------ SUPPLIED INFORMATION ------
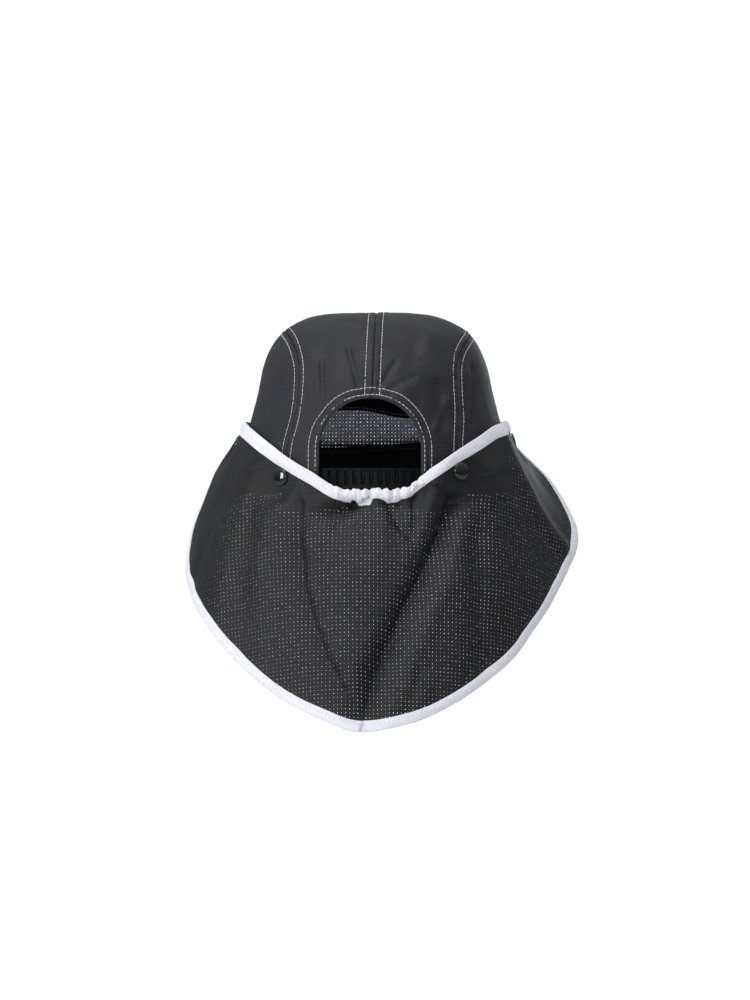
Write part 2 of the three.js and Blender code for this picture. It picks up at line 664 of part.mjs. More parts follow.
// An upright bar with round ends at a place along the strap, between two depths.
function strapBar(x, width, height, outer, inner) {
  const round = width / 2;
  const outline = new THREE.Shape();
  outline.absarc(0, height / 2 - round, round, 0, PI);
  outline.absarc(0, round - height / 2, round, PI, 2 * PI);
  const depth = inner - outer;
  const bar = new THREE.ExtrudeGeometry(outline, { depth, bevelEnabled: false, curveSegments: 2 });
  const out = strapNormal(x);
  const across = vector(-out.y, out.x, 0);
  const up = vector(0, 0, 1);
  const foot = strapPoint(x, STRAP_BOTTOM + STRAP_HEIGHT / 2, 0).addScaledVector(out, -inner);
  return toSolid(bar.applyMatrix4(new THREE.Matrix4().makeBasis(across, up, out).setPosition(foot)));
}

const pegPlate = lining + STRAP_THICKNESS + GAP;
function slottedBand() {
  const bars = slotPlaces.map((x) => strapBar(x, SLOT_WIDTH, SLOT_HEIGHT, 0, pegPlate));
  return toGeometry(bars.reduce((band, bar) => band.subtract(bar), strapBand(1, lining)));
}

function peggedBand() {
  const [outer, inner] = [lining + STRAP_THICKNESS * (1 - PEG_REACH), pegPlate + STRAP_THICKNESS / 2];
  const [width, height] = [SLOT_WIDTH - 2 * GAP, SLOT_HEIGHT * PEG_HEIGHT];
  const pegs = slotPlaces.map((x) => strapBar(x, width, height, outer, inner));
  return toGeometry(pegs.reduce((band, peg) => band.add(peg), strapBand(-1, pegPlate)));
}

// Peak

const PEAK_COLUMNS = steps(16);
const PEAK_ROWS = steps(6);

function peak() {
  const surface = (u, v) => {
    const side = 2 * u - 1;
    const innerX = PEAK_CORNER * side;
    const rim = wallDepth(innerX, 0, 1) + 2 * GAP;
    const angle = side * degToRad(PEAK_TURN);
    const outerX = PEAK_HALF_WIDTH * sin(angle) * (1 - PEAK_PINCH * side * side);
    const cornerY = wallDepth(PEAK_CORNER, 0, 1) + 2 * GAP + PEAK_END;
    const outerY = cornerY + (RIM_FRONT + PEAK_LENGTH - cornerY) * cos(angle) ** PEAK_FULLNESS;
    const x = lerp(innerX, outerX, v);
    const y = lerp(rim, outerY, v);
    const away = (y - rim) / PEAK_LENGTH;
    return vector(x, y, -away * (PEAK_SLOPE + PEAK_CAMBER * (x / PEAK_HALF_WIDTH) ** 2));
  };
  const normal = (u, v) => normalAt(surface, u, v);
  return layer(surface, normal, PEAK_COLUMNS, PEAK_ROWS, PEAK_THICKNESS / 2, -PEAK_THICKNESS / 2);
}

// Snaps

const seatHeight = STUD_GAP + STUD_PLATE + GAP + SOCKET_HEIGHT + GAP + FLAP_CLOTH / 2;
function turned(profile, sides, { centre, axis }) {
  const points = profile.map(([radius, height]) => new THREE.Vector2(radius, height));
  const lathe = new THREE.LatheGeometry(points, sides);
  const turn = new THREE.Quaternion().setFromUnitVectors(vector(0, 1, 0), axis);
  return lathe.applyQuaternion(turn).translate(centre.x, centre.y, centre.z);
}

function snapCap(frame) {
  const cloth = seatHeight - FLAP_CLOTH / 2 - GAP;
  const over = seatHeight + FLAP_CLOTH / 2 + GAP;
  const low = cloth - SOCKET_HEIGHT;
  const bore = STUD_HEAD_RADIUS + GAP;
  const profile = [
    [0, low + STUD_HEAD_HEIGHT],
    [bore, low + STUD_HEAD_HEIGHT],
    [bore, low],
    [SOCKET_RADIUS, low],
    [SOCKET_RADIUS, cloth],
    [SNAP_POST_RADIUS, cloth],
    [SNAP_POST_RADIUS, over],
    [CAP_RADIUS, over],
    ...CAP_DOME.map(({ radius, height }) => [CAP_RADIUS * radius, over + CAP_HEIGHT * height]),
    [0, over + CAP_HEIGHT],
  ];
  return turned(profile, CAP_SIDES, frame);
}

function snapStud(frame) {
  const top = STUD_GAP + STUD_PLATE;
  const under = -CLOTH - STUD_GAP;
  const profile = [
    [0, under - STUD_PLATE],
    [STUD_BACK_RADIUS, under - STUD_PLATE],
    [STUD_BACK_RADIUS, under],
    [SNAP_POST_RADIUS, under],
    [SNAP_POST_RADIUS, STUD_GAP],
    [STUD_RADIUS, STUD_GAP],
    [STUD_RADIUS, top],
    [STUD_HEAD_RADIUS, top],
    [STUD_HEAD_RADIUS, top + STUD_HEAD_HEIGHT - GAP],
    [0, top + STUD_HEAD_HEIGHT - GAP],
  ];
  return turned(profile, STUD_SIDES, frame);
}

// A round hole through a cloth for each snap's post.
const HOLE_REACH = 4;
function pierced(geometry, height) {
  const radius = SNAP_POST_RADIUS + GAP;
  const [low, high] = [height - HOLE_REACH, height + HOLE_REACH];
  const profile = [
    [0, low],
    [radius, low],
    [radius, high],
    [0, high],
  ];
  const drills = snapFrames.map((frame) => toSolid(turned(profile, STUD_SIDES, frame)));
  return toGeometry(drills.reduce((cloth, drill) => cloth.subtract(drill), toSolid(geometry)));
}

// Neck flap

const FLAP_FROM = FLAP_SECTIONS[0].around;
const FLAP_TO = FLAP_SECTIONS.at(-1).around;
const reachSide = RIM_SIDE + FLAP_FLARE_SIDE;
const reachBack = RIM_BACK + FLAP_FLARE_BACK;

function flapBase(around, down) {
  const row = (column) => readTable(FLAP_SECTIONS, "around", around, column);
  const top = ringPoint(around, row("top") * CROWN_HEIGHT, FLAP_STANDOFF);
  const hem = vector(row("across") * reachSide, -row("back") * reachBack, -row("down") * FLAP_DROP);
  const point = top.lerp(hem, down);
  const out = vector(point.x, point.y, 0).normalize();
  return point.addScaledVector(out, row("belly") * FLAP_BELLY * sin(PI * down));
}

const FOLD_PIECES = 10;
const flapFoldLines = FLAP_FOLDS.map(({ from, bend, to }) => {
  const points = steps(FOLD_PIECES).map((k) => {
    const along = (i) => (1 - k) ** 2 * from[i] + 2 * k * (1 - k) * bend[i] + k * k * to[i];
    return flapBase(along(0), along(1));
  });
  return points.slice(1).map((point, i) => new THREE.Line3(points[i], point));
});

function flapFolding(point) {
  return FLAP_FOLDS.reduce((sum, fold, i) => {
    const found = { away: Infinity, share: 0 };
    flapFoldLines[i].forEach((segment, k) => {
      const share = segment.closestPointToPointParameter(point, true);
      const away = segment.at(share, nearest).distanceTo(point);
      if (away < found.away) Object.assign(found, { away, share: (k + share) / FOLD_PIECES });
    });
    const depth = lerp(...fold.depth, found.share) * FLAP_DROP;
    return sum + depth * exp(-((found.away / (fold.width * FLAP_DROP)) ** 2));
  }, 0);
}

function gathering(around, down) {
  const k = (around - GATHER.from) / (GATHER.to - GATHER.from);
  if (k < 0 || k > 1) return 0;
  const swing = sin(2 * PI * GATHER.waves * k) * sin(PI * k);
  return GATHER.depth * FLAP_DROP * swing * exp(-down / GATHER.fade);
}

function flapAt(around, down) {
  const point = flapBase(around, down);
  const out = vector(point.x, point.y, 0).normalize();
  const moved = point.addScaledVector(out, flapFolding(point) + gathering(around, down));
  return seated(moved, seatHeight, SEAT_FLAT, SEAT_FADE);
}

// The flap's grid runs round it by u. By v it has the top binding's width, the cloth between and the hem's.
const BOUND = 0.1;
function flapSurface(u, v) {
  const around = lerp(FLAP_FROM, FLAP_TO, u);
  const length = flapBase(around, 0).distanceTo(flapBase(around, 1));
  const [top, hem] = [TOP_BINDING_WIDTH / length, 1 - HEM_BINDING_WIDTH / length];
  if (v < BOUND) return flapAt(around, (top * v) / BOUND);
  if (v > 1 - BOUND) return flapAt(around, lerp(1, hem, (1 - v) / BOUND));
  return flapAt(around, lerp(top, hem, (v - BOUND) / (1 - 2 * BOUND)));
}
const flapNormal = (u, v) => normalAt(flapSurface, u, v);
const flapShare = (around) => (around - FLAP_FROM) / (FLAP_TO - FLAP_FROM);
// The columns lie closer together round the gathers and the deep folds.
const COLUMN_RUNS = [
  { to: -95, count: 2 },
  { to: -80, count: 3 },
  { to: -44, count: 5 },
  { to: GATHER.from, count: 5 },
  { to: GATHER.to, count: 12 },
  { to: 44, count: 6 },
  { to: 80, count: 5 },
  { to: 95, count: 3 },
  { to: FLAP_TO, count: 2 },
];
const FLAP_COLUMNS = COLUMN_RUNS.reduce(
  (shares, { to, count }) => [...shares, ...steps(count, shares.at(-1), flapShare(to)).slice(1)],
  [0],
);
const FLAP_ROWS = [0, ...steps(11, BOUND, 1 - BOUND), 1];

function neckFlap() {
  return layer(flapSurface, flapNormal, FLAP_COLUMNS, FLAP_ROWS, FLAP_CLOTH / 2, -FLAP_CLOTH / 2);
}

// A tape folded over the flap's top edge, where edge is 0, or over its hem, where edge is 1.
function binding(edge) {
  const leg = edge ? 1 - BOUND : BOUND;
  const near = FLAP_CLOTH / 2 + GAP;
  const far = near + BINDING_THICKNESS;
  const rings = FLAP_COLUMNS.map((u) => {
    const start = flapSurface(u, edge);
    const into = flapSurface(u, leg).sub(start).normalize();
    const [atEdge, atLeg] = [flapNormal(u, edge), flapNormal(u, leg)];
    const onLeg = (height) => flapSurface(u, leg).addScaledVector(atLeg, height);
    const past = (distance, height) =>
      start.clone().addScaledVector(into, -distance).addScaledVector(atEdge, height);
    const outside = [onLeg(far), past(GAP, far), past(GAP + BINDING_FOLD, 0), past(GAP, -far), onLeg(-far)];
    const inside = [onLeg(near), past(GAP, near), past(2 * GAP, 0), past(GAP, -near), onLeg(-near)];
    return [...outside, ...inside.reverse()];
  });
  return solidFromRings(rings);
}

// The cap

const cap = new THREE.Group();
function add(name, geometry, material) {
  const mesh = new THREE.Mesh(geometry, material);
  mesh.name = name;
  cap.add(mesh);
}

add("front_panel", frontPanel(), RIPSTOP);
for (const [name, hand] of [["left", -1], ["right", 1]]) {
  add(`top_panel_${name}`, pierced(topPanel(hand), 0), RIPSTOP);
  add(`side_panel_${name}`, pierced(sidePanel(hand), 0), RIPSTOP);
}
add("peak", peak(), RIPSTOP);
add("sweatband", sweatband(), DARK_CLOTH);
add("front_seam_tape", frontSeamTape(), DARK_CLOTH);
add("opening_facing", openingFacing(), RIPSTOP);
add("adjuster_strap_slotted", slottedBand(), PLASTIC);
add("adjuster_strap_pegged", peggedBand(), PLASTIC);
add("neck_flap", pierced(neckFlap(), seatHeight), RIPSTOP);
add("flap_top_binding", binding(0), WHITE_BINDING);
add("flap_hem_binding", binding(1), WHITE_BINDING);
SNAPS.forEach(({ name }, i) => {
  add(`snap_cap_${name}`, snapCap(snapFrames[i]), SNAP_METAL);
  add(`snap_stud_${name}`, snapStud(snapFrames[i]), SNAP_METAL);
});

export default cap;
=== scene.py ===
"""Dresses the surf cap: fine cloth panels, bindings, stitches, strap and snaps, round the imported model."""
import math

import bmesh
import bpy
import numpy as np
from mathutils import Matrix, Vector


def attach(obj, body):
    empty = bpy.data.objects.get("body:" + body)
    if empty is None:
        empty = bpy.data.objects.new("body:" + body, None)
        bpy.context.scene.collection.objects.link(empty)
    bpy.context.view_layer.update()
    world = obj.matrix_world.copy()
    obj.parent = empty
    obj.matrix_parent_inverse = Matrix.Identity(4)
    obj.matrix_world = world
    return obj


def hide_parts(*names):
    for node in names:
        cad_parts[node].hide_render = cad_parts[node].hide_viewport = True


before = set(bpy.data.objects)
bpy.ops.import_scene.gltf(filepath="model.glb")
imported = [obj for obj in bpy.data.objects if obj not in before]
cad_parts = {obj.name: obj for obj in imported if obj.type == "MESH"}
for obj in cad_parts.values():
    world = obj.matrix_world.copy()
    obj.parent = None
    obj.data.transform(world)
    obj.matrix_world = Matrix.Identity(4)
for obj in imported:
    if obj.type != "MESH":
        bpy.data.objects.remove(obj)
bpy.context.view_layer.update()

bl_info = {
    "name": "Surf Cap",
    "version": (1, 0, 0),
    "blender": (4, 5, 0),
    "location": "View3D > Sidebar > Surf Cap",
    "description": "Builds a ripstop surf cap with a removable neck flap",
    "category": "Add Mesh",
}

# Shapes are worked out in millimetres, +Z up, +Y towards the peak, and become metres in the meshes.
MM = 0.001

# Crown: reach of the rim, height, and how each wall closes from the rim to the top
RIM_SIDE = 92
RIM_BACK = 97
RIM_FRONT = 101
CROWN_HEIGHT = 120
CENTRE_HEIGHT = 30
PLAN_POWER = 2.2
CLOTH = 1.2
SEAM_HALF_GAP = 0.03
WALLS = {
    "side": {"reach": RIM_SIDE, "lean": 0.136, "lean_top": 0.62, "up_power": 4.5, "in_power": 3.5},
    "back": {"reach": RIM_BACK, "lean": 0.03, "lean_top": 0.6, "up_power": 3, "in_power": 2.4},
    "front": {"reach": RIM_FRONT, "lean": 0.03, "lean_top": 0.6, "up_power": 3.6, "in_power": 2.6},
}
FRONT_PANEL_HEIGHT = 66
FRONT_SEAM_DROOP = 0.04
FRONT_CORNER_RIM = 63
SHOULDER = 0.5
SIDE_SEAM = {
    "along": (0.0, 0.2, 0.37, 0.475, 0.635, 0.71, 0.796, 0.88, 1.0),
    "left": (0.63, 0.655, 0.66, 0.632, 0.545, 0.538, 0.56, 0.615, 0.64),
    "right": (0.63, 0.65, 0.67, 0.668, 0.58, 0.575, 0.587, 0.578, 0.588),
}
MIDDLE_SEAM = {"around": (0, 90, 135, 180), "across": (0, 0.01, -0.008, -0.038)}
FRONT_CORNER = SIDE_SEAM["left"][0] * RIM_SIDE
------
▶ **TASK TO COMPLETE**
Only the lines from the one bearing "return [...outside, ...inside.reverse()];" through the one bearing "before = set(bpy.data.objects)" should be repeated, exactly as given.

▶ **WRITTEN ANSWER**
    return [...outside, ...inside.reverse()];
  });
  return solidFromRings(rings);
}

// The cap

const cap = new THREE.Group();
function add(name, geometry, material) {
  const mesh = new THREE.Mesh(geometry, material);
  mesh.name = name;
  cap.add(mesh);
}

add("front_panel", frontPanel(), RIPSTOP);
for (const [name, hand] of [["left", -1], ["right", 1]]) {
  add(`top_panel_${name}`, pierced(topPanel(hand), 0), RIPSTOP);
  add(`side_panel_${name}`, pierced(sidePanel(hand), 0), RIPSTOP);
}
add("peak", peak(), RIPSTOP);
add("sweatband", sweatband(), DARK_CLOTH);
add("front_seam_tape", frontSeamTape(), DARK_CLOTH);
add("opening_facing", openingFacing(), RIPSTOP);
add("adjuster_strap_slotted", slottedBand(), PLASTIC);
add("adjuster_strap_pegged", peggedBand(), PLASTIC);
add("neck_flap", pierced(neckFlap(), seatHeight), RIPSTOP);
add("flap_top_binding", binding(0), WHITE_BINDING);
add("flap_hem_binding", binding(1), WHITE_BINDING);
SNAPS.forEach(({ name }, i) => {
  add(`snap_cap_${name}`, snapCap(snapFrames[i]), SNAP_METAL);
  add(`snap_stud_${name}`, snapStud(snapFrames[i]), SNAP_METAL);
});

export default cap;
=== scene.py ===
"""Dresses the surf cap: fine cloth panels, bindings, stitches, strap and snaps, round the imported model."""
import math

import bmesh
import bpy
import numpy as np
from mathutils import Matrix, Vector


def attach(obj, body):
    empty = bpy.data.objects.get("body:" + body)
    if empty is None:
        empty = bpy.data.objects.new("body:" + body, None)
        bpy.context.scene.collection.objects.link(empty)
    bpy.context.view_layer.update()
    world = obj.matrix_world.copy()
    obj.parent = empty
    obj.matrix_parent_inverse = Matrix.Identity(4)
    obj.matrix_world = world
    return obj


def hide_parts(*names):
    for node in names:
        cad_parts[node].hide_render = cad_parts[node].hide_viewport = True


before = set(bpy.data.objects)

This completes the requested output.